In this country we like to profess outrage at the primitive understanding of justice at work in other parts of the world — at the hangings, at the beheadings, at the murder sentences for extramarital affairs. But we live in a country where children can stand trial as adults and where our immigration policy includes separating nursing infants from their mothers pleading for asylum. Not everyone in other parts of the world adheres to such harsh notions of justice, and not everyone here adheres to the harsh border-control measures our president celebrates. There will always be disputes about what “justice” means.

As a country, we continue to get many questions of right and wrong entirely wrong. We seem to be a long way from knowing the difference between a crime motivated by evil and a crime motivated by profound fear, or desperation, or mental illness, or cognitive disability. We’re a long way from understanding that the death penalty is not a deterrent to crime. A long way from recognizing that racial bias pervades our criminal justice system so thoroughly that despair is more common in many of our communities than justice will ever be.

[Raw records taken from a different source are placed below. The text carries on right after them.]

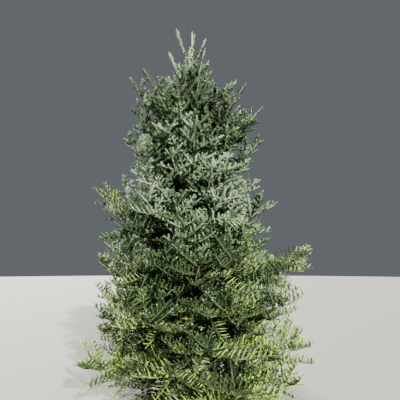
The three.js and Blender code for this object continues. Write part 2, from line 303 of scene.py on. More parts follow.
# %% Whether a point is in a bough's own room
SPACE_GAP = 0.014
GROUND_GAP = 0.06
CROWN_TOP = 4.5
ROOM_ABOVE = 0.5
# How far down a bough's room goes, in whorls, for low and for high boughs
ROOMS_BELOW = (0.9, 0.5)
HIGH_LEVEL = 4


def whorl_height(level, out):
    height, reach, slopes = whorl_at(level)
    return height + out * lerp(slopes[0], slopes[1], out / (2 * reach))


def in_space(bough, point):
    out = math.hypot(point.x, point.y)
    if out < trunk_radius(max(point.z, 0), 0) + LEAN + SPACE_GAP:
        return False
    turn = math.atan2(point.y, point.x) - bough.angle
    turn -= 2 * math.pi * round(turn / (2 * math.pi))
    if out * math.sin(turn - bough.bounds[0]) < SPACE_GAP:
        return False
    if out * math.sin(bough.bounds[1] - turn) < SPACE_GAP:
        return False
    under = bough.level - ROOMS_BELOW[bough.level >= HIGH_LEVEL]
    low = whorl_height(under, out) if under > 0 else 0
    inside = bough.level < TOP - ROOM_ABOVE
    high = whorl_height(bough.level + ROOM_ABOVE, out) if inside else CROWN_TOP
    return max(low, GROUND_GAP) < point.z < min(high, CROWN_TOP)


print("half way along bough 1_1 is in its room:", in_space(BOUGHS[0], BOUGHS[0].limb.point(0.5)))

# %% [markdown]
# ## Sprays
# Grand fir foliage lies in flat sprays: a twig with side shoots in pairs at about 54 degrees, like
# a herringbone, each shoot with needles to both sides. The solids show a spray as one toothed
# blade. Here the blade's rib is a twig and its teeth are shoots, and long shoots branch once more.
# A shoot is only noted down at first, because it is quicker to make thousands of needles at once.

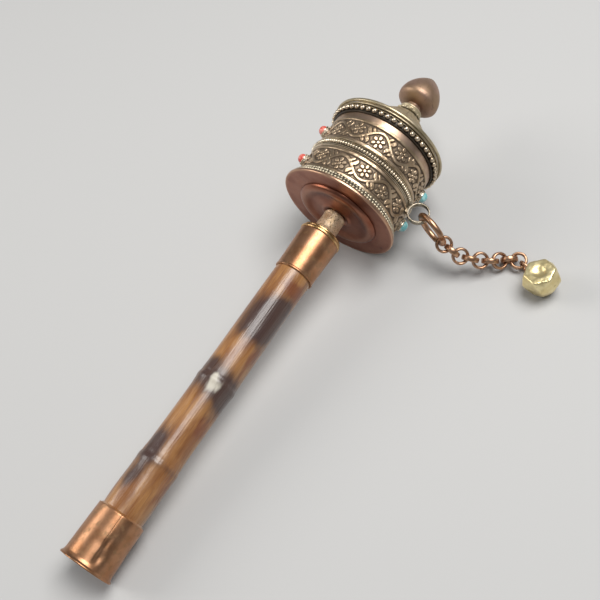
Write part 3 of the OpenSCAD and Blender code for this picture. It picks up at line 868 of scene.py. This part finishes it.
def band(name, seed, first):
    """An embossed sleeve: its outer face is a grid that follows the vine, and its bore is plain."""
    low, high, inner, outer = span(name)
    tall = high - low
    per_tile, rows_n = 150, 72
    x = (np.arange(per_tile) / per_tile - 0.5) * TILE_MM
    y = np.linspace(-tall / 2, tall / 2, rows_n)
    gy, gx = np.meshgrid(y, x, indexing="ij")
    depth = np.maximum(stroke_depth(gx, gy, VINE), np.abs(gy) - (tall / 2 - EDGE))
    relief = np.tile(step(depth, -0.26, 0.10), (1, TILES))
    # Painted shade: dark along the strokes' edges, and half dark on the ground between them
    shade = np.tile(step(depth, -0.22, 0.12) + 0.42 * step(-depth, 0.25, 0.75), (1, TILES))
    turns = relief.shape[1]
    angle = first + np.arange(turns) / turns * TAU
    angle, s = np.meshgrid(angle, y + (low + high) / 2, indexing="xy")
    worn = 0.04 * ripples(seed, s, angle, (2, 7), (0.1, 0.6))
    worn = worn + 0.03 * ripples(seed + 1, s, angle, (20, 60), (1, 4), 12)
    r = outer - 0.10 - EMBOSSED * (1 - relief) + worn * (0.6 + 0.4 * relief)
    r = np.minimum(r, outer)
    r[0] = r[-1] = outer - 0.12
    # The last two rows are the bore
    deep = np.concatenate([shade, np.zeros((2, turns)) + 0.5])
    r = np.concatenate([r, np.full((2, turns), inner)])
    s = np.concatenate([s, np.full((1, turns), high), np.full((1, turns), low)])
    angle = np.concatenate([angle, angle[:2]])
    verts = np.stack([r * np.cos(angle), r * np.sin(angle), s], -1).reshape(-1, 3)
    shape = (verts, grid_faces(len(r), turns, True), {"relief": deep.ravel()})
    piece(name + "_look", shape, "drum", "band_brass", sharp=70)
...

But there is hope when the governor of Tennessee chooses mercy and understanding over the strict letter of the law. There is hope when a young woman can walk out of prison into the light of freedom after 15 years behind bars for a crime she committed as an endangered and exploited child. We may never agree on what real justice looks like, but we will always know mercy when we see it. And mercy will do.